The relationship between Labour and the Liberal Democrats (and their ancestors the Liberals) is a long one. From 1903-18, the two parties had an electoral pact which meant that the Liberals would not contest some seats where Labour candidates were likely to win. Many early Labour MPs had been former Liberals anyway. With the rise of the working class it was liable that Labour would eclipse the Liberals anyway. Liberal support enabled the first Labour government, a minority one (they were dependent on the votes of other parties to be sure of passing legislation) in 1924. In March 1977 the so-called 'Lib-Lab' pact was established between the two parties because James Callaghan's Labour government was now a minority one too. The country was facing severe economic crises due to inflation and felt obliged, through pressure from the International Monetary Fund (IMF) to drop Keynesian approaches to the economy (e.g. stimulating consumer demand and so reducing unemployment through creating public-backed works) for more Monetarist ones. Callaghan delayed the election until 1979 and the Conservatives won the power they would hold for 18 years.

Before the 1997 election which brought Tony Blair and his party to power, Blair was concerned that he might end up with a minority government. Labour had been out of power for almost two decades but memories attributed to them many negative attributes, most of them false, of being a 'tax and spend' party and in the pockets of the trade unions (which by 1997 had been basically destroyed by Thatcher anyway) so he approached the Liberal Democrats with what was called the 'big tent' suggesting some of their leading MPs would come into the government. However, when Blair won the landslide in 1997 he had no need of the Liberal Democrats and they and many of the policies they supported such as proportional representation for elections and other constitutional reform were forgotten.

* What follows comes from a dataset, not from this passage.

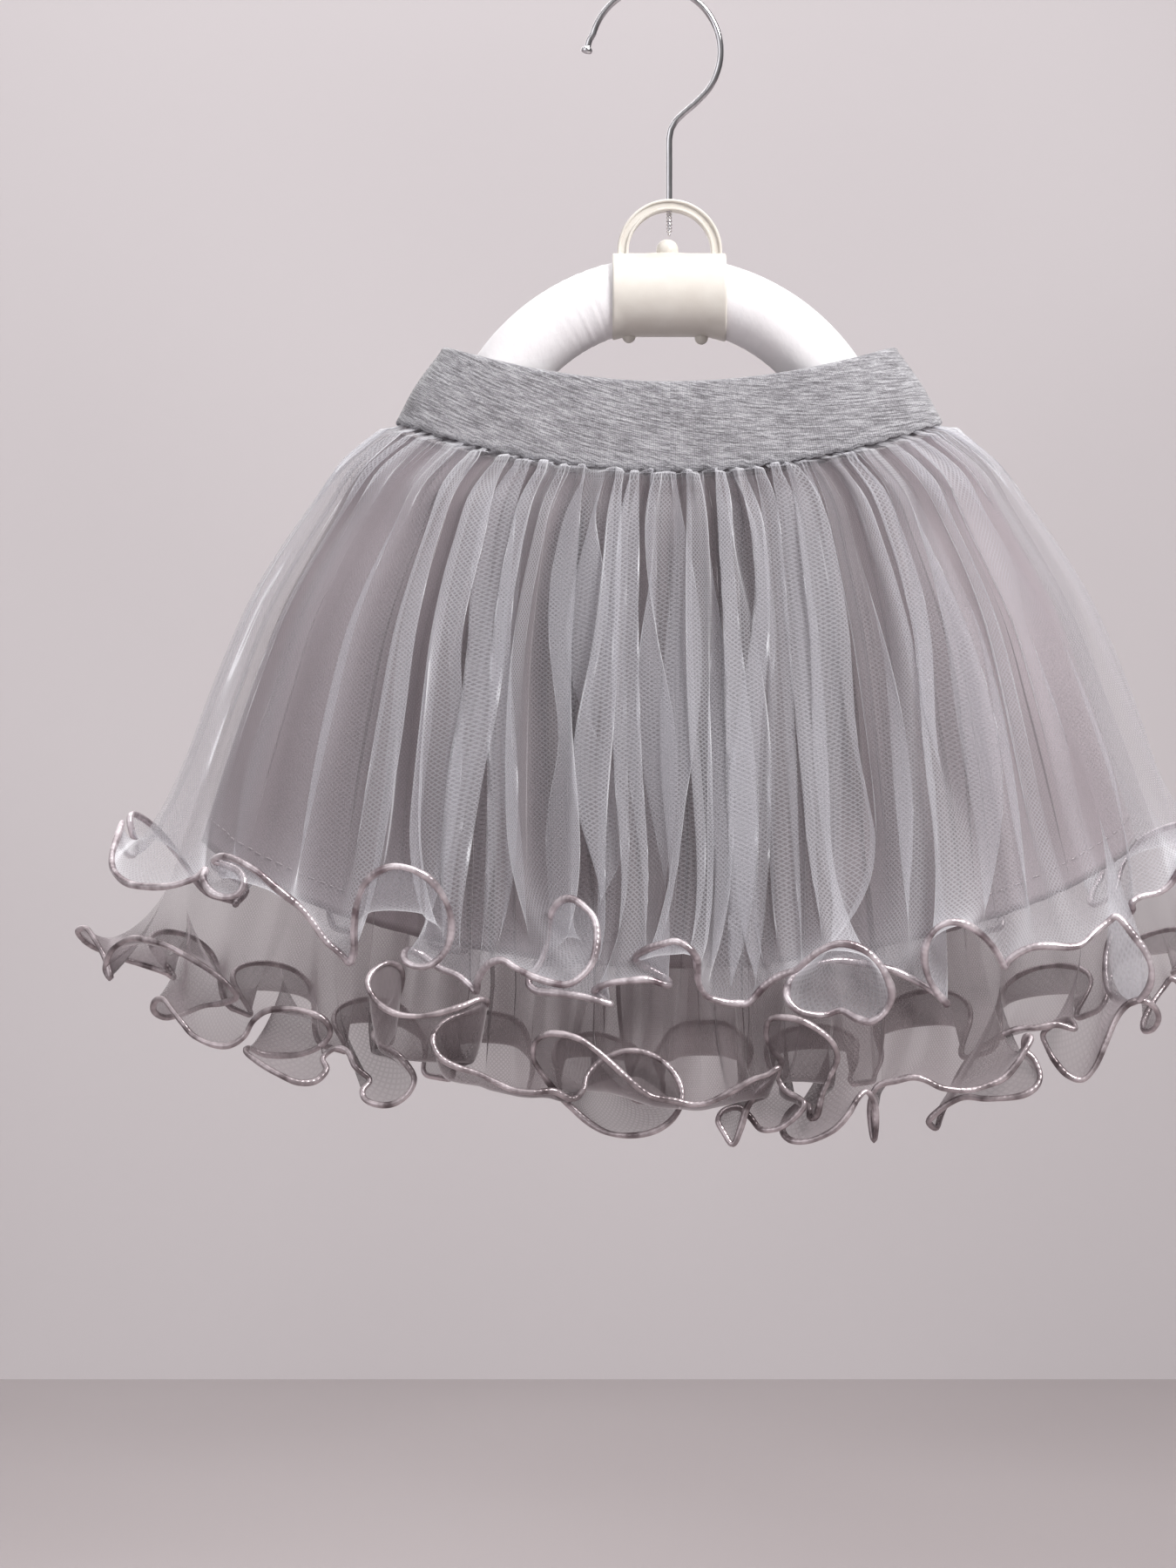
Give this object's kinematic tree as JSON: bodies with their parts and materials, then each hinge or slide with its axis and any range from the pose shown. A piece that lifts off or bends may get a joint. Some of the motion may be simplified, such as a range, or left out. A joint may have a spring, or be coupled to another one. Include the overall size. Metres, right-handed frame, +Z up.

Despite the Blair party not needing them, the Liberal Democrats have prospered. In 2005 they gained 22% of the vote and 62 seats (the Conservatives got 32.4% of the vote but 198 seats, more than three times as many) which is the largest number they had achieved since 1923, rising from 52 in 2001 and 56 in 1997. Is Brown worried he will lose more seats at the next election now that the glamour of Blair has gone, the party is restructuring itself away from being the Blairist party to a modern form of Labour Party or that current Conservative Party leader, David Cameron seems the first credible one for a decade? So far the Liberal Democrats have rebuffed Brown, partly it seems they were embarrassed by press coverage. Sir Menzies Campbell, the least dynamic Liberal Democrat leader probably since the 1970s seems uncertain what he wants anyway. It is no suprise Brown turned to Lord Ashdown, the Liberal Democrat leader 1988-99 and supporter of the 1970s Lib-Lab pact, but he too has turned the prime minister down.

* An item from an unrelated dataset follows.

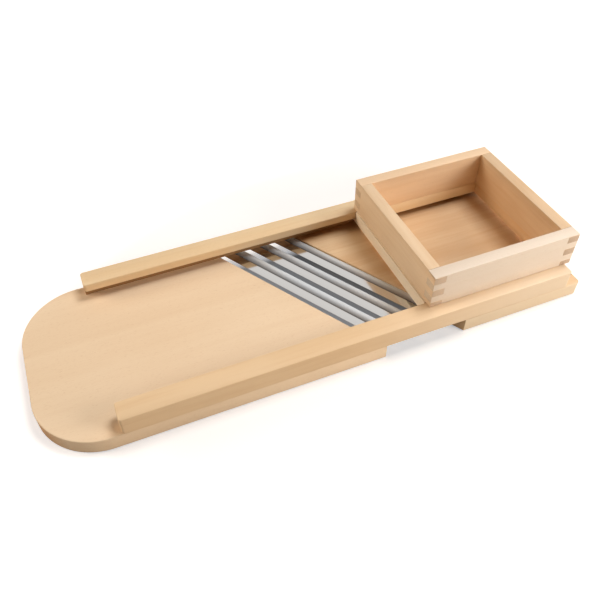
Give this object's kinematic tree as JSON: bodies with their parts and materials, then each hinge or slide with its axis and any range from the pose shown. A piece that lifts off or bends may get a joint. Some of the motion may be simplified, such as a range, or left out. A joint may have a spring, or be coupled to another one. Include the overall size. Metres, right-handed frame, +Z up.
{
  "type": "cabbage shredder",
  "caption": "Wooden cabbage shredder: boards and grooved rails carry slanting steel blades, and a finger-jointed box slides over them.",
  "frame": {"origin": "on the surface it lies on, under the middle of the boards", "axes": "+X along the boards from the rounded end towards the box, +Y across them to the far rail, +Z up"},
  "size_m": [0.52, 0.1826, 0.0712],
  "materials": {
    "board_wood": "planed beech, unvarnished",
    "rail_wood": "planed beech, unvarnished",
    "box_wood": "planed beech, unvarnished",
    "runner_wood": "planed beech, unvarnished",
    "blade_steel": "bright polished stainless steel",
    "screw_steel": "zinc-plated steel"
  },
  "bodies": {
    "frame": {"left_board": "board_wood", "right_board": "board_wood", "far_rail": "rail_wood", "near_rail": "rail_wood", "blade_1": "blade_steel", "blade_2": "blade_steel", "blade_3": "blade_steel", "far_rail_screws": "screw_steel", "near_rail_screws": "screw_steel", "far_blade_screws": "screw_steel", "near_blade_screws": "screw_steel"},
    "box": {"box_left_wall": "box_wood", "box_right_wall": "box_wood", "box_front_wall": "box_wood", "box_back_wall": "box_wood", "box_left_runner": "runner_wood", "box_right_runner": "runner_wood", "box_front_runner": "runner_wood", "box_back_runner": "runner_wood", "left_runner_screws": "screw_steel", "right_runner_screws": "screw_steel"}
  },
  "joints": [
    {"name": "box_slide", "type": "slide", "parent": "frame", "child": "box", "axis": [1, 0, 0], "range_m": [-0.28, 0.01]}
  ]
}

Are the Liberal Democrats still smarting about being wooed and then spurned in 1997? Blair's arrogance made him behave foolishly then, as even if he had no longer needed Liberal Democrat support he did not need to turn away from them so abruptly. The Liberal Democrats may be biding their time, waiting for a better offer or to see how Brown's regime turns out. Sometime in the early 1990s the Liberal Democrats and the Labour Party passed each other on the political spectrum. As the 'centre' had shifted farther to the right with Thatcher and Labour moved to the new centre, the Liberal Democrats adhered to what had been characteristic of the centre back in the 1980s and indeed before. Now with everyone further right than them, they seem to be the radicals.

The Liberal Democrats' opposition to the Iraq War, their strong support for the European Union including introduction of the Euro currency to the UK, their strong green policies, their wish to reform the tax system to benefit the poorest, all of these things seem more left-wing than what Labour espouses. They also stand for a secular society which these days seems quite radical if one listens to the faith-supporting Christian Democrat core of Blair's party. Maybe Brown wants to inject some Liberal Democrat radicalism to counteract the rightist views of the Blairites who will remain numerous in his party. Maybe Labour is running out of ideas and to get the Liberal Democrats into the government will be less embarrassing than stealing ideas from them at arm's length. Labour has always had Liberal input. Its welfare state model of the 1940s was that of William Beveridge, a Liberal not a Socialist; its economic policy was first economic planning, again propounded by some Liberals in the 1920s then from 1948-76, Keynesian economics and again John Maynard Keynes was a Liberal, not a Socialist.

What gains and losses would the Liberal Democrats face from a working relationship? If Brown follows Blair's line and embarrassingly follows the USA into terrible wars the Liberal Democrats own members would condemn the party for being part of this. On the other hand it would be the first time Liberals were properly in the government for decades and might allow Liberal Democrats' views to get a greater airing and maybe they will gain credibility by showing they can serve in office. This is a game that has high stakes, but if the Liberal Democrats play it sensibly, the second decade of the 21st century may see a three-party political arena that is more dynamic than that seen in the second decade of the 20th century. Debate and choice are always to the advantage of the electorate.